Simultaneous Location and Mapping on a mobile phone

Turns out that it’s not just the VR industry that’s researching this stuff. Self-driving cars also need to understand and map the world around it. Drones need to be able to detect and avoid obstacles in their way, and to basically see where the ground is. Point being, millions of dollars from across several industries are pouring into computer vision research in order to better solve SLAM and surrounding problems. Even today we can map a room quickly on relatively cheap mobile hardware and off-the-shelf sensors, and it’s only going to get faster and cheaper from here.

Ok, so we have Sphero’s BB-8 mechanics working well, and now we know that mobile hardware and cheap sensors can be added to map a room and understand its location. What else would we need to make BB-8 real? It’ll need a microphone so it can listen when people talk to it, a speaker so it can communicate. These are no problem to find for cheap these days.

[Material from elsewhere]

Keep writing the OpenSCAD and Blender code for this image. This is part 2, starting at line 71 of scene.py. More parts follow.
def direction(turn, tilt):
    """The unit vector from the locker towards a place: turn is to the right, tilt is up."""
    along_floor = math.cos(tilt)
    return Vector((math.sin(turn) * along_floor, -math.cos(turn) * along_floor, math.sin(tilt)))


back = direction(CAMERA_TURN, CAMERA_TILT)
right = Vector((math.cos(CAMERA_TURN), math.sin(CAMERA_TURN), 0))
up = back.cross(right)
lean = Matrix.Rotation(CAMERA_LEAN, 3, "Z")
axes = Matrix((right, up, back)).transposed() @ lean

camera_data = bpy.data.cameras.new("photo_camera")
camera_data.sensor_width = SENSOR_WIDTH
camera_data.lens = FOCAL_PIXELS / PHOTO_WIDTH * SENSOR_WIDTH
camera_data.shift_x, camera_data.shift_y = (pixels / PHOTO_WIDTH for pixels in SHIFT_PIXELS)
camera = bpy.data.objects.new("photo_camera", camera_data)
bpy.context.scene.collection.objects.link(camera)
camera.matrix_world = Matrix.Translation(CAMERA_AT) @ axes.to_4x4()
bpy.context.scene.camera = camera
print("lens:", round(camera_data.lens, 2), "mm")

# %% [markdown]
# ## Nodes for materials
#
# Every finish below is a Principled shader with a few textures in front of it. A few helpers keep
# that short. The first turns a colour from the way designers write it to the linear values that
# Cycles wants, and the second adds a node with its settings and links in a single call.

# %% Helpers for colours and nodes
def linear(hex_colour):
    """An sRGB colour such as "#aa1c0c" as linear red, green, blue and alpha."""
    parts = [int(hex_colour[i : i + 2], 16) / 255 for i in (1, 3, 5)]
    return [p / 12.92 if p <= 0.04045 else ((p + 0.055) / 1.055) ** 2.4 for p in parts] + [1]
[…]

In the past, saying things like “listen when people talk to it” would fall under the category of wishful thinking. Yet again though, thanks to millions of dollars from the industry’s largest companies like Apple and Google, and helped by the breakthrough of some new machine learning techniques, voice recognition algorithms are now very effective and can be done on mobile hardware. Better still, all those highly tuned algorithms, produced by all those millions of dollars of research, have been exposed for developers to use — completely free of charge. Voice synthesis is improving too, but BB-8 can’t really talk, so we get to punt on that one.

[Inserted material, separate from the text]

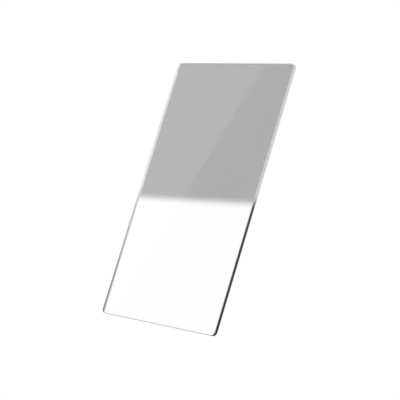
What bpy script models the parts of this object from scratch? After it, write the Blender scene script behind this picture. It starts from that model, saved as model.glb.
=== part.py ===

Amazon Echo does a great job listening and responding to voice commands

With the base, the vision sensors, the mic, speaker, and mobile hardware, the speech recognition software, and the environment mapping algorithms, now what’s left is to pull all this together with some control software. Again we’re saved by existing stuff: Robot Operating System (ROS) has been building a platform that ties all of this robot hardware together and exposes its functionality to software developers. Now it’s up to the control software to load up on ROS, look at all that sensor data, and decide how to act.

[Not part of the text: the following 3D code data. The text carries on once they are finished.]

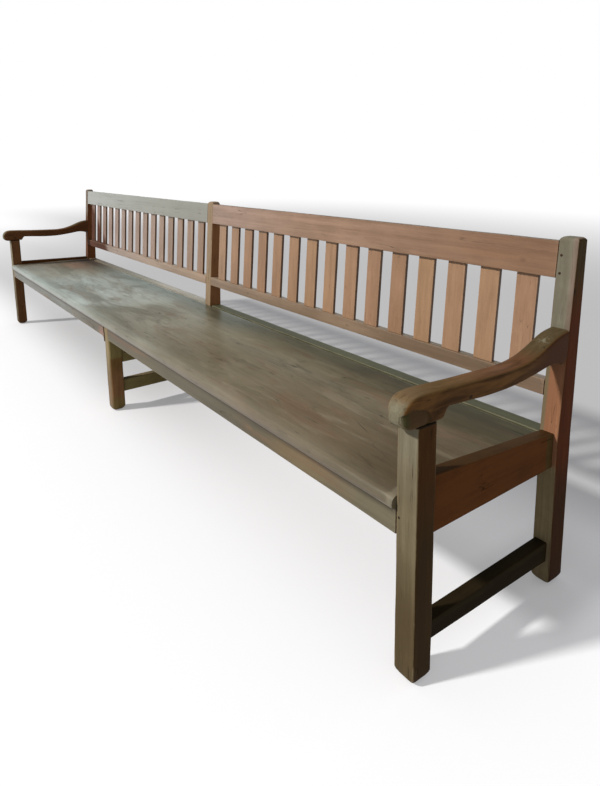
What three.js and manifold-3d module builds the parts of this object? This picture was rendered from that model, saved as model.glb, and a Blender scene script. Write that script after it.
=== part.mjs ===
// A long wooden deacon's bench with an open slatted back, two arms and three carrying frames.
// Millimetres, +Z up. Inside the bench, X runs along it from the middle of its length, Y runs back from
// the front faces of the legs, and Z is the height over the floor.
import * as THREE from 'three';
import { mergeVertices } from 'three/addons/utils/BufferGeometryUtils.js';
import Module from 'manifold-3d';

const wasm = await Module();
wasm.setup();

// Whole bench
const benchLength = 3894;
const middleFrameOffset = 42;
const fit = 0.3;
const overrun = 6;
const curveSteps = 4;

// Front legs of the end frames, and the deeper leg in the middle
const leg = { width: 60, depth: 59, shoulder: 607 };
const middleLeg = { width: 60, depth: 64 };

// Back posts: upright to the knee, then leaning back
const post = {
  width: 54, front: 525.5, footDepth: 63, knee: 425, top: 944, lean: 39.5, topDepth: 40, topRound: 14,
};

// Tenons, shared by all the rails
const tenon = { thickness: 12, length: 25, middleLength: 20, shoulder: 9 };
const legTopTenon = { width: 16, depth: 36, height: 40 };
const armTenon = { width: 16, height: 46 };

// Side rails, stretchers and the bearer of the middle frame; only the right-hand end has a stretcher
const sideRail = { thickness: 36, inset: 12, bottom: 344, backTop: 438 };
const sideRailFrontTop = { right: 480, left: 453 };
const endStretcher = { frontBottom: 82, backBottom: 70, top: 127 };
const middleStretcher = { bottom: 82, height: 58 };
const bearerBottom = 225;

// Seat: two boards that fall a little to the back
const seat = { thickness: 30, frontTop: 435, fall: 10, overhang: 12, noseRound: 17, underRound: 7 };
const seatFrontBoardShare = 0.5;
const cleat = { thickness: 24, height: 32, setBack: 4 };

// Front aprons, with a small hollow curve down to the middle leg
const apron = { thickness: 28, hollow: 25, tenonSetBack: 8 };
const apronBottom = { right: 344, left: 350 };

// Rear seat rails, rebated for the back edge of the seat
const rearRail = { thickness: 47, groove: 10.5, bottom: 344, lip: 20, tenonSetBack: 20 };

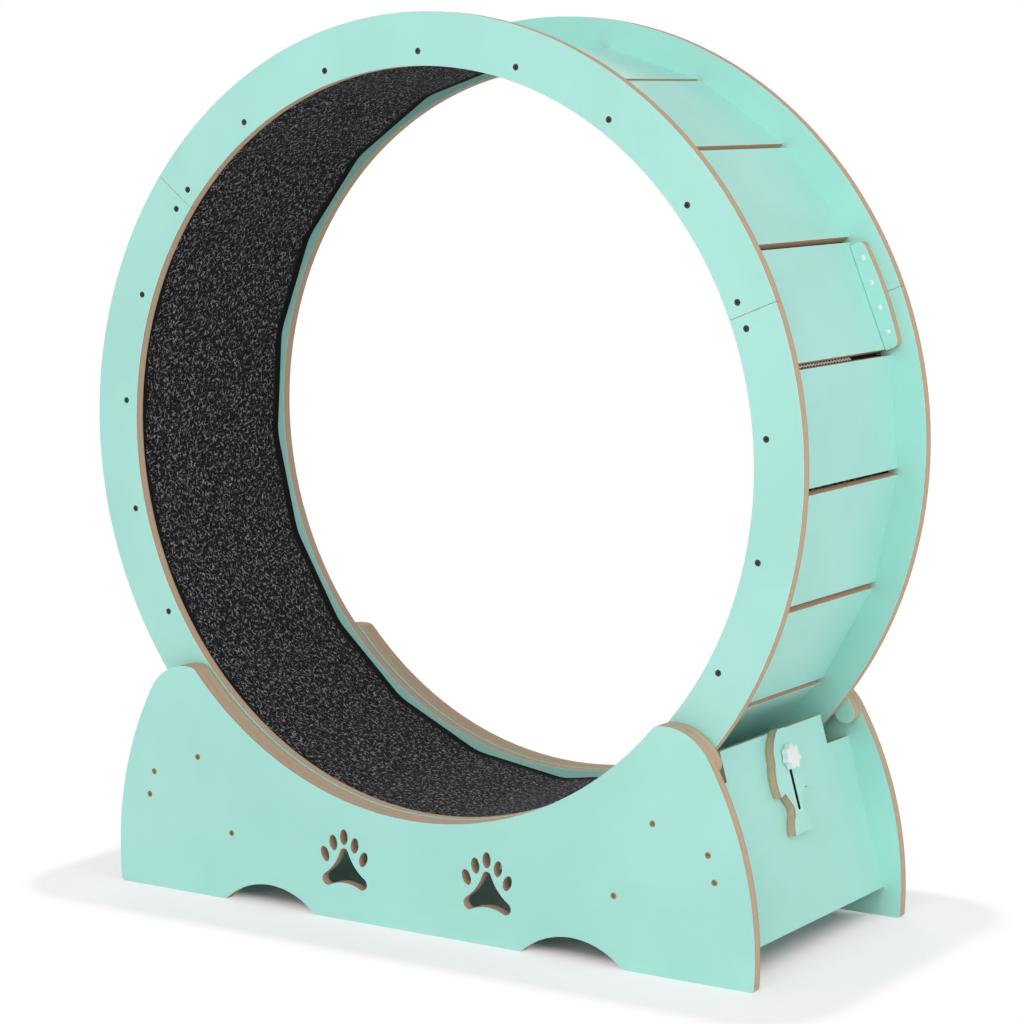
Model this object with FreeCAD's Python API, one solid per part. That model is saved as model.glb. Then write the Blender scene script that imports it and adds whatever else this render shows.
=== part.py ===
import FreeCAD, Part

import math
import os

# Cat exercise wheel of faced fibreboard, in millimetres.
# Origin: on the floor, under the middle of the wheel. +Z up, the wheel turns about an axle along Y,
# the front is -Y, and the end with the wheel lock is +X.

# ---------------------------------------------------------------- wheel, driving sizes
wheel_outer_radius = 530.0
wheel_floor_gap = 77.5
ring_width = 65.0
ring_thickness = 13.0
ring_seam_gap = 0.5
segments_per_ring = 3
planks_per_segment = 7
first_plank_angle = 90.0
tread_length = 300.0
plank_thickness = 12.0
plank_gap = 4.6
plank_shift = 3.2
mat_lip = 7.0
mat_thickness = 4.5
mat_joint_gap = 0.6
seam_screw_offset = 15.9

# splice plates over the ring seams
splice_half_length = 68.0
splice_thickness = 12.0
splice_seat_gap = 0.5
splice_outer_margin = 18.0
splice_corner_radius = 8.0
splice_screw_inset = 11.0
splice_screw_pitch = 31.8
splice_screws_per_plate = 4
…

Now there’s the snag. We can’t yet simulate a real consciousness, and that’s definitely a good thing. If we could, we’d have to worry about all kinds of ethics questions to which we don’t have clear answers. Luckily we don’t need to — we humans have this optimistic tendency to see life in lifeless things, we even name our storms like ourselves. If we can just give BB-8 autonomy and the illusion of emotions, our brains will happily fill in the rest. It’s clear this software will take some effort to develop, but it doesn’t seem like anything intractable.

What kinds of things could you do with a robot BB-8? It could follow you around when it’s bored, or run away from you when it’s mad. Maybe it rolls in circles around you when it’s feeling hyper or rolls over your toes. It’d be fun to play a game where you kick it away from you and it rolls back, like a variant of fetch with a dog. It knows the room so can also just wander around on its own. Maybe BB-8 dances when you play music! Of course when it’s tired, it should roll on over to its wireless charging station and go to sleep. Where it really gets crazy (and lucrative) is when you think of how BB-8s could interact together with each other.

The point I’m trying to make here is that this stuff isn’t science fiction, it’s today’s computer science reality. We could build BB-8 now if we wanted to, and while it’d be expensive today, within months or years that expense will drop enough for it to be feasible to commercialize. If my hunch about this is right, then there’s enough money to be made that once it can be done, it will be done. If so, we’re at the beginning of a new era not just for toys, but for our relationship with technology.